5. We have heard rival contentions and gone through facts and circumstances of the case. We noted the fact that the assessee purchases old gold from the customers and the same are melted to get pure gold through goldsmiths. The assessee gets the jewellery made through goldsmiths to whom he pays making charges. The assessee in the process claims that there is wastage suffered to the extent of 4.5% to 6% of gold. The entire process is that the assessee had outsourced its manufacture to certain jewelers outside Pondicherry and pathars in Pondicherry. It could be seen that the jewelers have not claimed any wastage as they have made good the loss and have paid higher job charges which includes the value of wastage suffered. But the pathars have been allowed wastage and have been paid lessor job charges. The making charges incurred during the year is Rs.39,58,951/- and out of which a small amount of Rs.5,40,983/- has been paid to other jewellery manufacturers. The assessee has filed complete party-wise details of making charges paid and TDS deducted there from. The assessee claimed that in the course of manufacturing of jewellery / ornaments due to various processes involved, there is loss of gold which is actual and real. This loss is on account of cutting, mixing of chemicals and alloys, etc. In the process, the loss of pure gold it may be in the form of powder of gold, etc. The assessee claimed that accepted normal loss is allowed to pathars. It was claimed that the wastage suffered during the manufacture is true and will within the accepted norms. But the AO accepted the loss to the extent of 0.5% to 1% and the balance which is equivalent to the amount of Rs.1,50,04,219/- was disallowed being deemed wastage paid as job charges liable to TDS u/s.194C of the Act and paid without TDS thereby invoking the provisions of section 40(a)(ia) of the Act, made disallowance.
6. Now the question arises is that the alleged wastage or the claim of Revenue that this making charges paid in the shape of wastage of gold is liable to TDS u/s.194C of the Act or not. Here the question is not of wastage but whether this deemed wastage in the eyes of Revenue is payment to the ornament manufacturers or goldsmiths or in local language called patars. For this, now we have to turn to the provisions of section 194C of the Act.
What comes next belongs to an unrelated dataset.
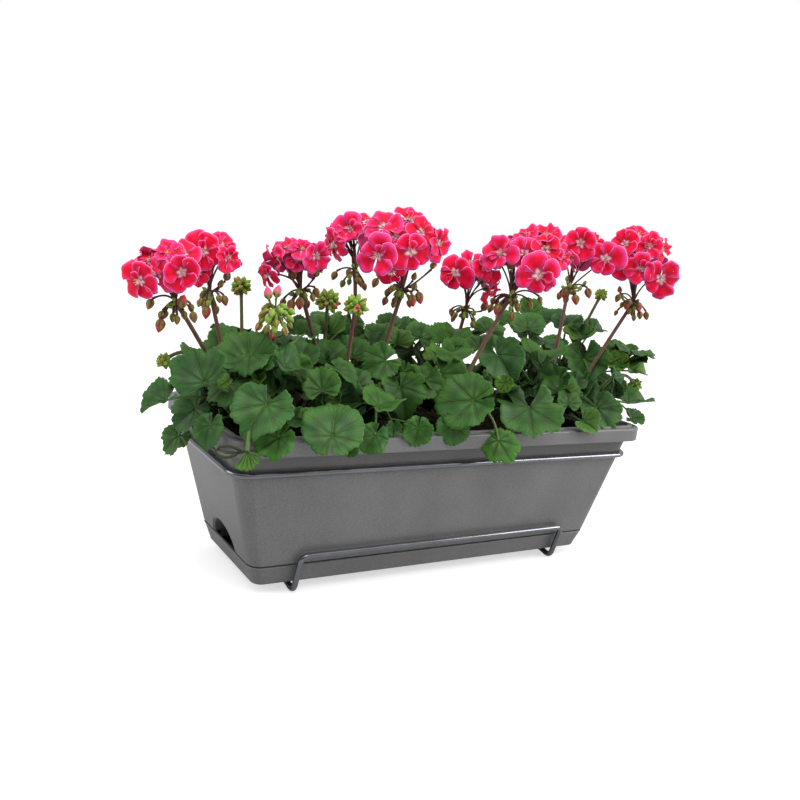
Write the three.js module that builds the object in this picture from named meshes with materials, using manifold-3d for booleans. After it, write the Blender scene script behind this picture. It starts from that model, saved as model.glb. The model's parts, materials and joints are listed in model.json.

The relevant provision reads as under:-
194C : Any person responsible for paying any sum to any resident (hereinafter in this section referred to as the contractor) for carrying out any work (including supply of labour for carrying out any work) in pursuance of a contract between the contractor and a specified person shall, at the time of credit of such sum to the account of the contractor or at the time of payment thereof in cash or by issue of a cheque or draft or by any other mode, whichever is earlier, deduct an amount equal to-
From the above provision, we noted that sub-section (1) of 194C of the Act lays down that any person responsible for paying any sum to any resident for carrying out any work in pursuance of a contract between the contractor and the bodies mentioned therein shall, at the time of credit of such sum to the account of the contractor or payment thereof in cash or by issue of a cheque or draft or by any other mode, whichever is earlier, deduct an amount mentioned in the provision as income-tax on the income comprised therein. According to us, this clearly lays down the preposition that the TDS u/s.194C of the Act has to be deducted wherever there is credit of such sum to the account of the contractor or payment thereof in cash, by cheque, by draft or by any other mode. But, in the present case before us the AO as well as CIT(A) has categorically noted that there is wastage charges and wastage to the extent of 4.5 to 6% varies in this trade as claimed by assessee. But, Revenue’s contention is that the wastage is only 0.5% to 1%. Here only the issue is only claim of wastage and not any payment as envisaged in the provision of section 194C of the Act. Once, there is no payment there is no question of deduction of TDS u/s.194C of the Act because there is no mandate in the Act for deduction of TDS without payment and that mode is also prescribed. The Tribunal i.e., the Co-ordinate Bench in the case of Siva Valli Vilas Jewellers Pvt. Ltd., in ITA No.3071/Chny/2017, order dated 31.03.2021 has considered an identical issue and held that “We have heard both the parties, perused the materials available on record and gone through orders of the authorities below. The provisions of section 194C is applicable, when the assessee has paid or credited any charges covered thereunder. In case, no payment is debited or credited to respective parties account, then such payment cannot be considered within the ambit of section 194C or any other TDS provisions. In this case, the assessee has neither debited making charges into profit and loss account nor credit any amount to the respective parties account. Therefore, when no payment is made or amount is credited to respective parties account, then question of application of provisions of section 194C does not arise at all.”
7. In view of the above, in the present case the issue of wastage whether it is 0.5% to 1% as estimated by Revenue or it is 4.5% to 6% as claimed by assessee, it neither involves any payment or credit of such sum by way of cash, issue of cheque or draft or by any other mode and hence does not liable for TDS u/s.194C of the Act. Hence, the disallowance made by AO and confirmed by CIT(A) is deleted. Both the appeals of the assessee are allowed.
8. In the result, both the appeals filed by the assessee are allowed.
Order pronounced in the open court on 24th August, 2022 at Chennai.